* _DATASET EXTRACT_:
# # # # #

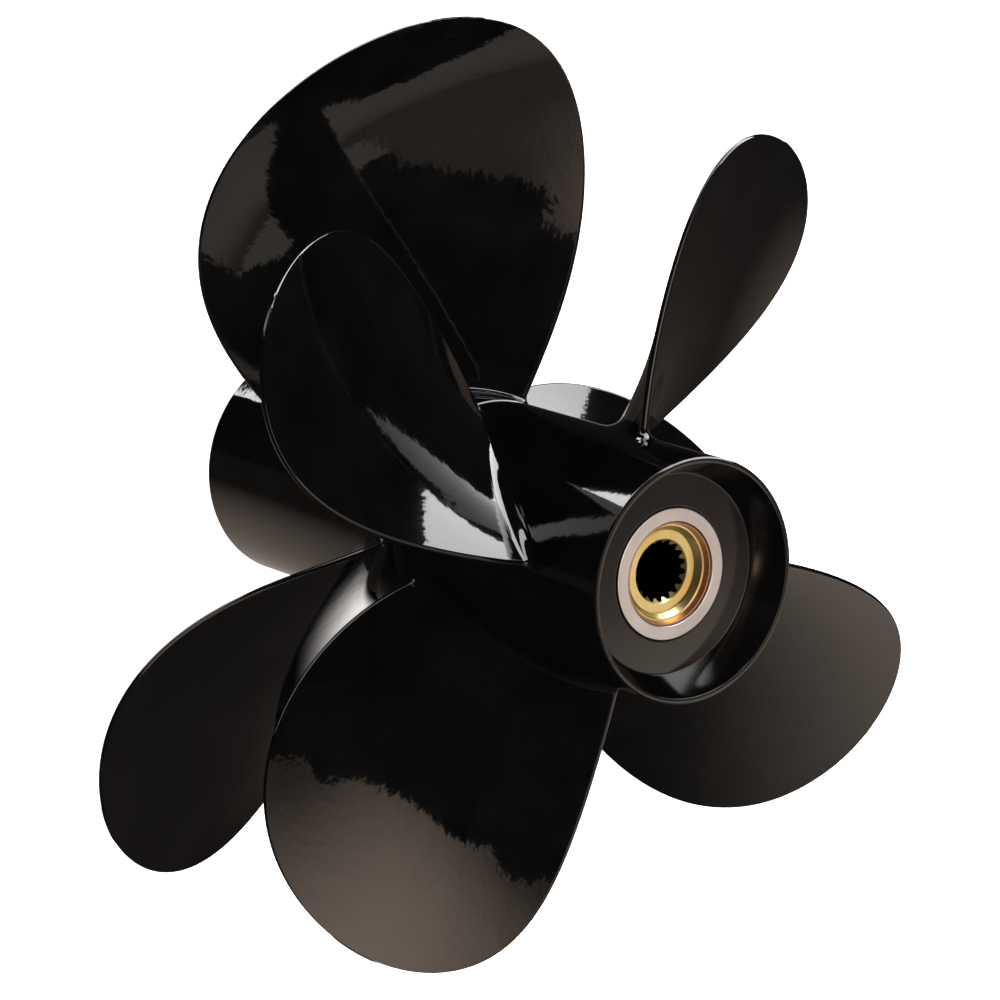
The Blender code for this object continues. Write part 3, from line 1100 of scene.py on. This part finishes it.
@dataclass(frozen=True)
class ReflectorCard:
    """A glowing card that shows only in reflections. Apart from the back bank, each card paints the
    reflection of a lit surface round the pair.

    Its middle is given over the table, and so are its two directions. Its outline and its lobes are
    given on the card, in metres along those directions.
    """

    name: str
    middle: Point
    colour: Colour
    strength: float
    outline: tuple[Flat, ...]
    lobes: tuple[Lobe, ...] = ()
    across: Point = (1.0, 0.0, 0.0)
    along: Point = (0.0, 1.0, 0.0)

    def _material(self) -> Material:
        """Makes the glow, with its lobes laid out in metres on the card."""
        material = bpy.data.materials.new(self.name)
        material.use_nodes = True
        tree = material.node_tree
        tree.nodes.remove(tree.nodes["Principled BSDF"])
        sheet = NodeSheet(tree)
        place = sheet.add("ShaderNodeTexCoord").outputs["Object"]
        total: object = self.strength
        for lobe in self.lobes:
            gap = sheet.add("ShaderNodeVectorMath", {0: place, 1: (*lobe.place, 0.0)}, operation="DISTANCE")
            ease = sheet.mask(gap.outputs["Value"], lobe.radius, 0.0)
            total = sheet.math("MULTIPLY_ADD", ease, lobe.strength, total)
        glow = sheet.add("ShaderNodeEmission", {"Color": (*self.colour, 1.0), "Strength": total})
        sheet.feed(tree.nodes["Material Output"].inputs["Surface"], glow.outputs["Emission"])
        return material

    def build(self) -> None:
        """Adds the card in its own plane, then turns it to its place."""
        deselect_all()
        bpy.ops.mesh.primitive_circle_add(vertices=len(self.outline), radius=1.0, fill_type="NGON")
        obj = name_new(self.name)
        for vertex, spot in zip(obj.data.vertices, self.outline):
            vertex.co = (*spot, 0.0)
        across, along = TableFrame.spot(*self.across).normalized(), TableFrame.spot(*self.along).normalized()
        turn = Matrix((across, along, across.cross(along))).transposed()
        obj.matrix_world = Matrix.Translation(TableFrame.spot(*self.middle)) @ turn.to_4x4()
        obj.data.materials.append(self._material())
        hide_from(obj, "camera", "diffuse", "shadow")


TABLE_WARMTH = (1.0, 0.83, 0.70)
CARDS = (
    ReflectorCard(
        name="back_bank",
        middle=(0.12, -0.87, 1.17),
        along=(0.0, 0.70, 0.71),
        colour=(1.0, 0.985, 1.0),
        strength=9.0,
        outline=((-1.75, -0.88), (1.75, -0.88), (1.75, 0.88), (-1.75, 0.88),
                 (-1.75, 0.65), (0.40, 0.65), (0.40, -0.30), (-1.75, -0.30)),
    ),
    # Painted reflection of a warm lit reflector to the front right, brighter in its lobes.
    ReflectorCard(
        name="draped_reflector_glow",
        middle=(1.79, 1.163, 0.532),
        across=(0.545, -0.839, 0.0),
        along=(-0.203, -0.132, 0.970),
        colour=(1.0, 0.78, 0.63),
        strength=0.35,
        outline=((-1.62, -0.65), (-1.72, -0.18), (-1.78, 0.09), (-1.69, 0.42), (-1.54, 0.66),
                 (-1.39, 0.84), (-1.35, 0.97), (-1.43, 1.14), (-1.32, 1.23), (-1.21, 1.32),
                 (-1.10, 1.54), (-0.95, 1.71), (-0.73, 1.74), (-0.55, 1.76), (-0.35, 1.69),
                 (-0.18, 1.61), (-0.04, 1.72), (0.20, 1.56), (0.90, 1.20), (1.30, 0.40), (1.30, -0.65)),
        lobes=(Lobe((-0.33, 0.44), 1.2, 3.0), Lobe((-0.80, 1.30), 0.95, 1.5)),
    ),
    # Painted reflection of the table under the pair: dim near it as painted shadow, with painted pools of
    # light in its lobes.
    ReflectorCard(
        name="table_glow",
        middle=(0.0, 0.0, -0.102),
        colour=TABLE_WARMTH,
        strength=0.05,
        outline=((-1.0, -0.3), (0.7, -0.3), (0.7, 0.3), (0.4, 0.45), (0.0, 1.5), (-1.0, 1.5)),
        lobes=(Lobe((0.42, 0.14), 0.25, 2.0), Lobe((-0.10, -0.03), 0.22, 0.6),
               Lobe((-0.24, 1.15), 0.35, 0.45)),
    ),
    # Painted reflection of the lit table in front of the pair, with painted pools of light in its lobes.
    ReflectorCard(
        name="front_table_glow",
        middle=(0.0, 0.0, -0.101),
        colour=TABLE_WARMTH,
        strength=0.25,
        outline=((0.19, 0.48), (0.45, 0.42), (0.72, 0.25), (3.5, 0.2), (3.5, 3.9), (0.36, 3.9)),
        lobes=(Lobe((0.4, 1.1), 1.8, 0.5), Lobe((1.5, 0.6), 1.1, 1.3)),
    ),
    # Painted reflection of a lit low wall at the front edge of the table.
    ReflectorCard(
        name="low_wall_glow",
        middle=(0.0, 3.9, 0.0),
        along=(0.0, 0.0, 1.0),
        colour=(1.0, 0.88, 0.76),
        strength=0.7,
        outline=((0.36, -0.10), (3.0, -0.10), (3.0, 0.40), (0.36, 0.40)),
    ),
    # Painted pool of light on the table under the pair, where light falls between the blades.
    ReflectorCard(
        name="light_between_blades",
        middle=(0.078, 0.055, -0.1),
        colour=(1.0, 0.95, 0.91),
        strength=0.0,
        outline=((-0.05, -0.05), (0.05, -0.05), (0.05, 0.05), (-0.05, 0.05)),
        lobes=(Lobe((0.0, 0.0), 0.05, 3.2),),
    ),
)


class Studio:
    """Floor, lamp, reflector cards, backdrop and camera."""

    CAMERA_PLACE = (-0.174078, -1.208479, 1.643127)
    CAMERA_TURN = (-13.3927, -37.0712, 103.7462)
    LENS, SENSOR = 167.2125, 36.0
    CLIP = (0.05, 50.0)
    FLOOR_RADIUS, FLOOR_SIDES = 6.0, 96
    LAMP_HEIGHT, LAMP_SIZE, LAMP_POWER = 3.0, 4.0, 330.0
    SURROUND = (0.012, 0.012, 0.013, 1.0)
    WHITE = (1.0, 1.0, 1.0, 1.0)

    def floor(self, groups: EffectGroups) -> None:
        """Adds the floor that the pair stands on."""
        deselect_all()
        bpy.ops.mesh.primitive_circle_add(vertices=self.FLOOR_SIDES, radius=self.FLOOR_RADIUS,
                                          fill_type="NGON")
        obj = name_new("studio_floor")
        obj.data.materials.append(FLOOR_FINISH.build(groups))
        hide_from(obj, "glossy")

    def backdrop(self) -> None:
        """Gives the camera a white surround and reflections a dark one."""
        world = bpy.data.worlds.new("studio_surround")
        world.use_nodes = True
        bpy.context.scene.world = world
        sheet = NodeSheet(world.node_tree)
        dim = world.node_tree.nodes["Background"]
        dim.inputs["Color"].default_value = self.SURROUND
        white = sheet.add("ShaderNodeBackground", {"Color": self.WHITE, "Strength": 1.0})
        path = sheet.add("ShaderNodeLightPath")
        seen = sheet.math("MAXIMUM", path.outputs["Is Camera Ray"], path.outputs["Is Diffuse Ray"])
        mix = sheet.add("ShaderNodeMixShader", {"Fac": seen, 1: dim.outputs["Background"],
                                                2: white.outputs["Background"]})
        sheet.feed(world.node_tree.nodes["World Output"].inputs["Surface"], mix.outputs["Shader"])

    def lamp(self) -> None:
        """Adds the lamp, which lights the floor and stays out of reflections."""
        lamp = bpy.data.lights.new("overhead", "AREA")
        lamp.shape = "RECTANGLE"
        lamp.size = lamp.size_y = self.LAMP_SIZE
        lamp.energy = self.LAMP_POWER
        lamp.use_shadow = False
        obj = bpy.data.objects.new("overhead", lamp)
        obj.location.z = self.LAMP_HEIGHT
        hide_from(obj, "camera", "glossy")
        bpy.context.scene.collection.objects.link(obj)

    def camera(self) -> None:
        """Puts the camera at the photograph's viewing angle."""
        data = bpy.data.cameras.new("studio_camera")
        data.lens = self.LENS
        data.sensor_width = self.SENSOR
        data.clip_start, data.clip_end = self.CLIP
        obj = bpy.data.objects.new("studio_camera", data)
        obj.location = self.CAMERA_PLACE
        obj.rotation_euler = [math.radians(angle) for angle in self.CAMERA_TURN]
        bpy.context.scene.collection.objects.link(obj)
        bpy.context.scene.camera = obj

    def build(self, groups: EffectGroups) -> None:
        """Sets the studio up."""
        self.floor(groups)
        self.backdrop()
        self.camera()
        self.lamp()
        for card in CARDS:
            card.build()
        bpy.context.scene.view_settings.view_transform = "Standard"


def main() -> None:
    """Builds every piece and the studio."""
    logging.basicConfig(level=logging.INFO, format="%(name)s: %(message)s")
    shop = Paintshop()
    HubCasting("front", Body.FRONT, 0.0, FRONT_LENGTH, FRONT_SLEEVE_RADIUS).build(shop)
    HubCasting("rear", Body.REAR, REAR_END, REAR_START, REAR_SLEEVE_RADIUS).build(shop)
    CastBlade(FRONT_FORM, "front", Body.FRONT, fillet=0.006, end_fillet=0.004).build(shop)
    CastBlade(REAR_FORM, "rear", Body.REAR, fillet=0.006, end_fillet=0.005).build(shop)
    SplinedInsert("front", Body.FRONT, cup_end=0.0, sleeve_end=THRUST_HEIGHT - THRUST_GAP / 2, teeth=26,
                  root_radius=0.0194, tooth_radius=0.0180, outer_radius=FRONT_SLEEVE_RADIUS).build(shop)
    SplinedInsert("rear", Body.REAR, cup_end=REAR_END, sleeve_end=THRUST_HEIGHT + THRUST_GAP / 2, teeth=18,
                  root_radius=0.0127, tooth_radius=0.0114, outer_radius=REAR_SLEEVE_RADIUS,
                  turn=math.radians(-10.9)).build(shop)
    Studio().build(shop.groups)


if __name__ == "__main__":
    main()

# # # # #

* _YOUR GOAL_: Reproduce exactly, please, only the lines from the start of the data above to the line that contains "along: Point = (0.0, 1.0, 0.0)", with both ends kept.

* _COMPLETE ANSWER_:
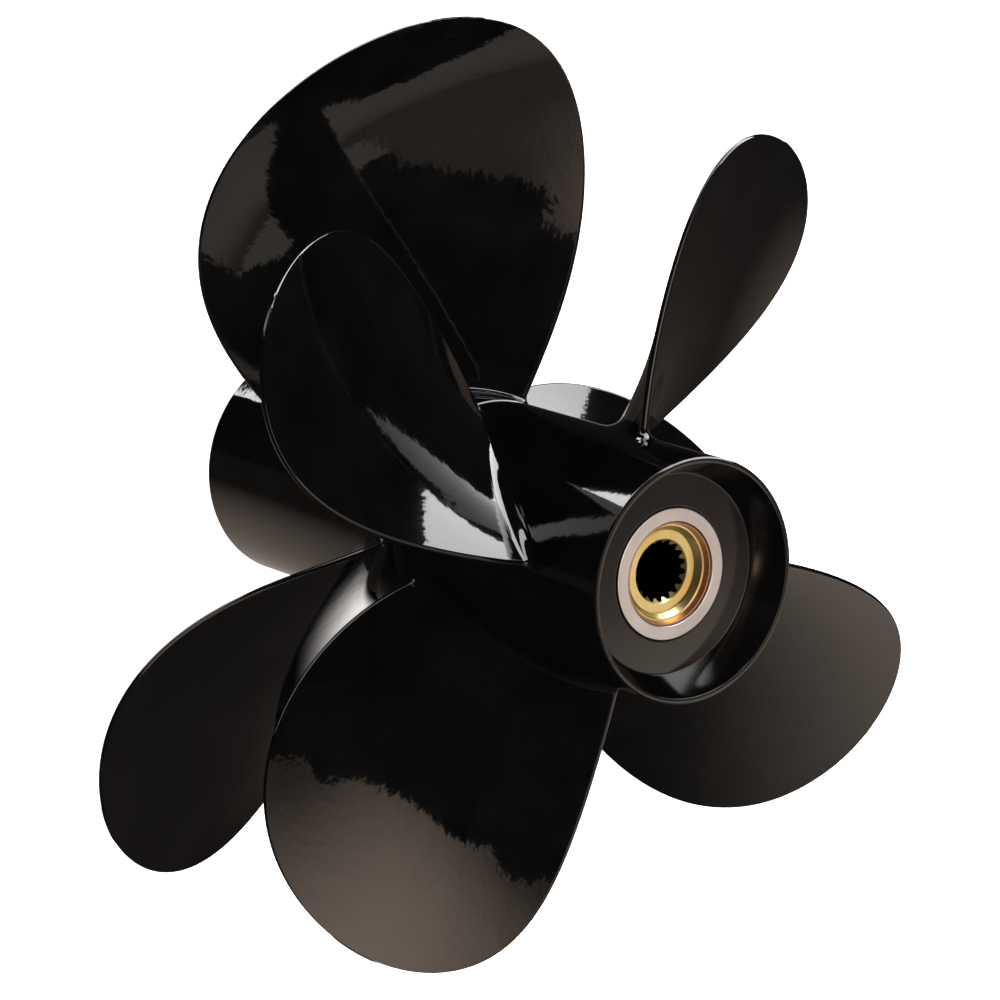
The Blender code for this object continues. Write part 3, from line 1100 of scene.py on. This part finishes it.
@dataclass(frozen=True)
class ReflectorCard:
    """A glowing card that shows only in reflections. Apart from the back bank, each card paints the
    reflection of a lit surface round the pair.

    Its middle is given over the table, and so are its two directions. Its outline and its lobes are
    given on the card, in metres along those directions.
    """

    name: str
    middle: Point
    colour: Colour
    strength: float
    outline: tuple[Flat, ...]
    lobes: tuple[Lobe, ...] = ()
    across: Point = (1.0, 0.0, 0.0)
    along: Point = (0.0, 1.0, 0.0)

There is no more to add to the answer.